Through the lenses of critical race theory, intersectionality, and translanguaging, Dr. Martin examines raciolinguistics and the co-naturalization of language, race, and spirituality in the lives of African descendant people globally. She received her Ph.D. in Urban Education at The Graduate Center of the City University of New York in June 2021. Her dissertation is entitled “Counterstories of Black High School Students and Graduates of NYC Independent Schools: A Narrative Case Study.” It received the 2022 Outstanding Dissertation Award from the Qualitative Research SIG of the American Educational Research Association.
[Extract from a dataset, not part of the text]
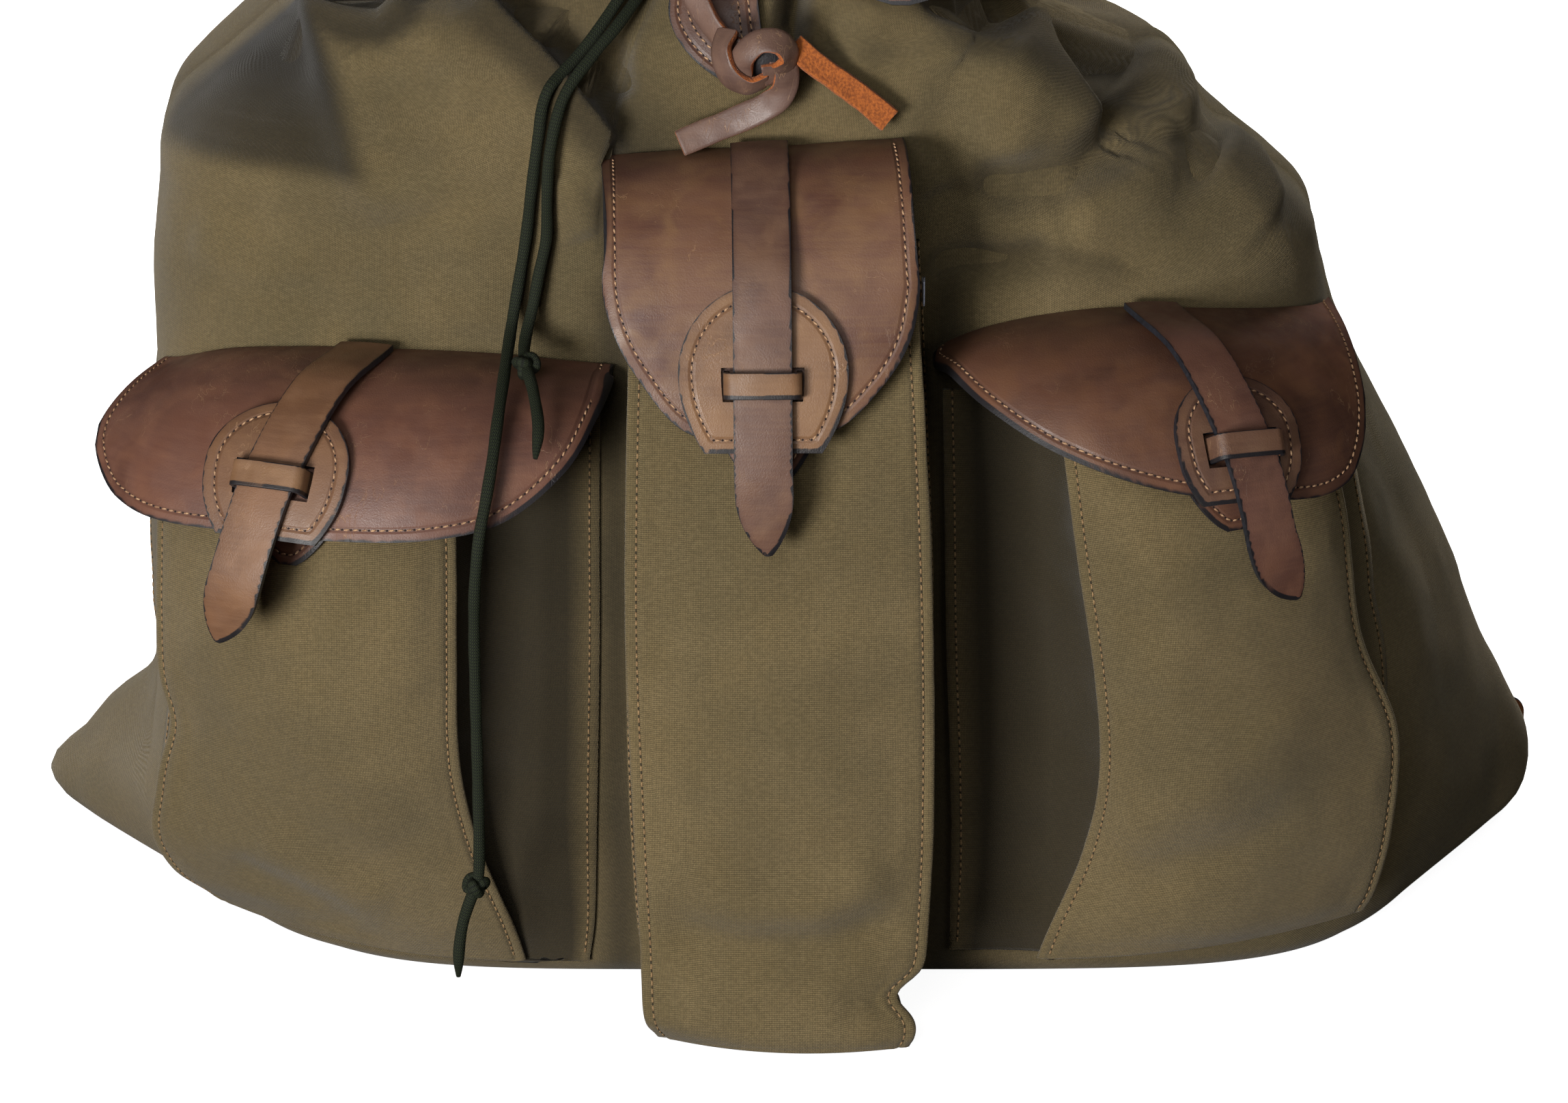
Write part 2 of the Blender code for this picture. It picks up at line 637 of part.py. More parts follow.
def slot_cutter(closure):
    """The rectangular hole for the keeper, through the tab and the flap."""
    mesh = bpy.data.meshes.new("slot_cutter_" + closure.side)
    shape = bmesh.new()
    bmesh.ops.create_cube(shape, size=1.0)
    bmesh.ops.scale(shape, verts=shape.verts, vec=(2 * SLOT_HALF_WIDTH, 2 * SLOT_HALF_HEIGHT, 20 * MM))
    bmesh.ops.transform(shape, verts=shape.verts, matrix=closure.matrix())
    shape.to_mesh(mesh)
    shape.free()
    made = bpy.data.objects.new(mesh.name, mesh)
    CUTTERS.objects.link(made)
    made.parent = ROOT
    return made


def ribbon(name, spine, normals, half_widths, thickness, finish):
    """A strap: a flat band along a spine, with its face towards the normals."""
    rows = []
    for k, point in enumerate(spine):
        before, after = spine[max(k - 1, 0)], spine[min(k + 1, len(spine) - 1)]
        side = (after - before).cross(normals[k]).normalized()
        rows.append([point + side * half_widths[k] * j for j in (-1.0, 0.0, 1.0)])
    mesh = loft(name, rows, closed=False)
    face_outwards(mesh, spine[len(spine) // 2] + normals[len(spine) // 2])
    made = place(name, mesh, finish)
    thicken(made, thickness, 0.0)
    return made


def strap_half_widths(spine, width):
    """Half widths along a strap that ends in a rounded point about one width long."""
    left = 0.0
    found = [1.5 * MM]
    for on, back in zip(spine[:0:-1], spine[-2::-1]):
        left += (on - back).length
        share = min(left / (width * 0.9), 1.0)
        found.append(max(width / 2 * math.sin(share * math.pi / 2) ** 0.75, 1.5 * MM))
    return found[::-1]


STRAP_START = 0.04
TAIL_ON_TAB = (-7.0, -13.0, -19.0, -25.0)
TAIL_STEPS = 6
STRAP_OVER_FLAP = 0.7 * MM + STRAP_LEATHER / 2
STRAP_OVER_TAB = TAB_STAND_OFF + STRAP_LEATHER + 1.0 * MM + STRAP_LEATHER / 2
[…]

Dr. Martin holds an M.S.Ed. in Teaching Urban Adolescents with Disabilities, from Long Island University, and a B.A. in African & African American Studies with a minor in Linguistics from Stanford University. 

With Dr. Melissa Schieble and Dr. Amy Vetter, Dr. Martin has co-authored Classroom Talk for Social Change: Critical Conversations in English Language Arts (Teachers College Press, 2020), which received a 2021 Divergent Book Award for Excellence in 21st Century Literacies Research. In recognition of her commitment to pedagogical excellence, she was one of three graduate student recipients of the 2020 Teaching Award.

Dr. Martin’s scholarship has been supported by numerous grants and fellowships, including a Fellowship by the Community Project to Prevent Discrimination and Violence Against Black and African Religions, Princeton University Crossroads Project Community Stories Fellowship, CUNY Mellon Humanities Alliance Teaching Fellowship, the Edwidge Danticat Society Graduate Research Award, and a two year Scholar in Residence at The Chapin School, her alma mater.